Particularmente,
los tiempos preelectorales los llevamos mal. Es como si nos
situáramos en momentos abstractos, en los que no sabemos si vamos
para atrás o hacia adelante, como si el momento fuera forzado.
Parece que todo estuviera de por medio, estorbando, con prisas y sin
saber muy bien las razones de tanto caos. Es entonces cuando de todos
lados llegan voces que exigen coordinación precisamente cuando menos
existe, cuando más la echamos de menos, cuando más necesitados
estamos de conocer los detalles de lo que han decidido, aseguran,
hacer por nosotros, casi siempre sin consultarnos.
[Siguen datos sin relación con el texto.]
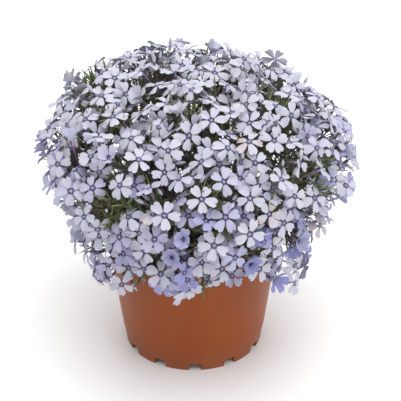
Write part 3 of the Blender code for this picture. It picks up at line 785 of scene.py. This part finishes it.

De saber por qué
se quita esto de aquí y se pone allí; de por qué este rincón de
la ciudad, que no necesitaba cambios, ahora ya no es el que era; del
por qué, sin mi opinión, sin avisarme, se invierte la fisonomía,
el paisaje de toda nuestra vida, a cambio, dicen, de la modernidad,
cuando en realidad las necesidades de la comunidad son claramente
diferentes y, sin embargo, se mantienen arrinconadas en algún lugar
oscuro para que no sean vistas. Es verdad que los tiempos en los que
se anuncia la culminación de un período luego de cuatro años,
cuentan con adeptos decididos a que se note, a que la ciudadanía
perciba que algo está cambiando. Pero, ¿vale la pena que estas
actuaciones a las que a veces somos sometidos, estresados y sin saber
muy bien qué se quieren realizar a nuestro alrededor, tengan que
ejecutarse a última hora?
Estos
planteamientos son compartidos ampliamente por una ciudadanía no del
todo comprendida, quizá porque ni siquiera ha sido consultada, que
está convencida de que existen otras formas de renovar calles y
avenidas, parques y rincones de una ciudad que, evidentemente,
necesita renovarse si quiere unirse al resto de las que luchan por
situarse arriba de una ilusionante atalaya desde la que observar el
futuro con algo de seguridad. Y es que, guste o no guste, a veces hay
que ser generosos y, antes de levantar una sola piedra, antes de que
hombres y máquinas entren a saco en lo que ha sido tuyo hasta ese
momento, al menos pidan opiniones, cuando menos de los que finalmente
serán protagonistas durante un tiempo. A todo esto, cuando las
quejas vecinales que nos llegan desde la corredera de Capuchinos
vienen avaladas por lo que entienden que está mal, porque las
obras no se ejecutan controladamente, porque no se ha tenido en
cuenta en ningún caso cómo debían desenvolverse los vecinos una
vez levantada en canal la totalidad de la vía, porque no son
respetados sus derechos, lo menos que se nos ocurre es que alguien
desde la oficialidad debía plantearse seriamente el discurrir de la
renovación de esta gran avenida con el único objetivo de conseguir
el entendimiento entre las partes, que por el momento está
seriamente dañado. De no ser así, de no obtener rápidamente el
beneplácito de la vecindad, convencidos estamos que el fin que se
persigue se volverá en contra de quien mandó ejecutarlo. Y sería,
además de injusto, una pena.
Son
tiempos en los que las prisas, siempre pésimas compañeras cuando de
tomar decisiones se trata, imponen condiciones que no siempre son
sencillas de superar. De ahí que no siempre se acierte o que el reto
a realizar supere con creces las ilusiones de quien se propuso
llevarlo a cabo. Y como entendemos que el protagonista lo que quiere
para los suyos es mejorar su entorno, su desenvolvimiento diario, su
aproximación al resto de la ciudad, justificarlo no es difícil; lo
complicado es que los demás lo entiendan así, porque de otra forma
la situación acabará de mala manera. En fin, el tiempo lo dirá.